Garden on a Plate
Spring is a great time of year for locally grown food. While several restaurants in the Twin Ports are adding local produce to their menus, the following three stand out for the extent of their efforts.
At Sara’s Table/Chester Creek Café
1902 East 8th Street, Duluth
astccc.net
This cozy progressive hotspot (and consistently popular breakfast joint) was one of the first restaurants in the area to really embrace locally grown food. Now, their website reads like a who’s who of local providers. The beef? It’s from Thousand Hills Cattle Company. The pork? Pastures A Plenty Farm. The eggs? They’re from Larry Schultz (well, technically they’re from his chickens). Chef Kirk Bratrud says buying local is a great way to reduce the restaurant’s carbon footprint, boost the economy, and get better quality food.

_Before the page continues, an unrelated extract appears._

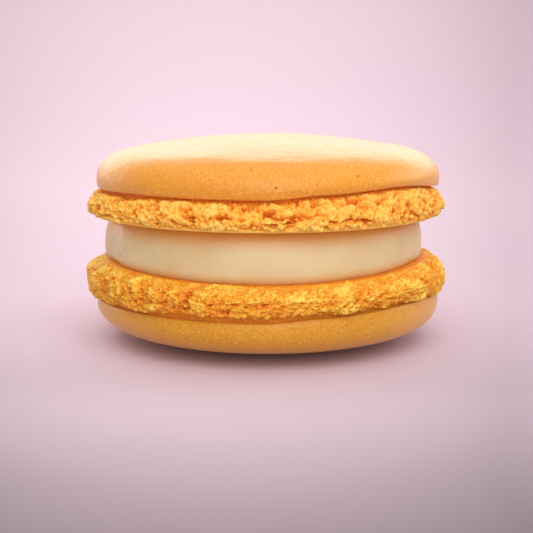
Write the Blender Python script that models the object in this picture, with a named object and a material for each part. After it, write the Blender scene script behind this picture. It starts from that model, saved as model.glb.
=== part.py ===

It’s also a way to make sure the livestock are being taken care of.
“These are chickens that still have beaks,” Bratrud says. “They are actually able to go out into a field and exercise and do what chickens do, then come back in to roost and they produce their eggs.”
While the menu’s got influences from all over (Peruvian lomo saltado, anyone?), there’s a solid Minnesota core. Each night, diners can choose from local fish with wild rice, organic turkey with mashed potatoes, or even hot dishes like chicken pot pies or potato ham bakes. And as any Minnesotan will tell you, you can’t get more local than that.
Lake Avenue Restaurant and Bar
394 South Lake Avenue, Duluth
lakeavenuerestaurantandbar.com
When owners Derek Snyder, Mark Swenson, and Michael Schrapfer took over the Lake Avenue Restaurant and Bar in 2009 they knew they wanted to take the place in a more local direction. So right away, they started contacting farmers.
“We kind of took a page out of what Duluth Grill and Sara’s Table had done—they led the way,” Snyder says. “A lot of farmers started showing up at our door. They told us what they could grow, and we let them know we could buy all their product.”
The fish and chips features Lake Superior whitefish, the pasta is hand-cranked, and all the salmon was caught by Duluth’s Dave Rogotzke. The local vibe has worked its way into the bar, which itself is made of reclaimed timber from the Duluth Timber Company. Creative cocktails with names like the Enger Tower or the Ol’ Chester include cucumber vodka from the Midwest, ginger soda from Minnesota, and coffee brewed right in Duluth. But one of the most local cocktails has to be the Apostle Island, which includes maple infused rum from Wisconsin and apple ginger liquer from Michigan in addition to organic ginger syrup and cranberry juice. For people interested in keeping it local, that’s definitely something to toast to.
Duluth Grill
118 S 27th Avenue West, Duluth
duluthgrill.com
No discussion of fresh, local food would be complete without the Duluth Grill. The restaurant’s gotten attention everywhere from Midwest Living to the Food Network for its friendly service, homemade condiments, and very—no, make that very—local food. How local? Try the gardens in the parking lot, which have sunflowers, basil, tomatoes, and more. Better yet, look to the roof, where they’re planting enough squash and pumpkin to use all summer long.
“We were looking at this first, saying, we’ll grow some herbs,” owner Tom Hanson says. “Then we said, wait a minute, we can grow more than herbs.”
Those initial decisions to go local just keep snowballing. A couple of years ago Hanson and his wife bought a house within easy walking distance of the restaurant, then turned it into an urban farm with apple trees and a greenhouse to keep the produce going all winter long. And new this year is a 4,600 gallon aquaponics tank, which means the fish are even MORE local than fish from Lake Superior.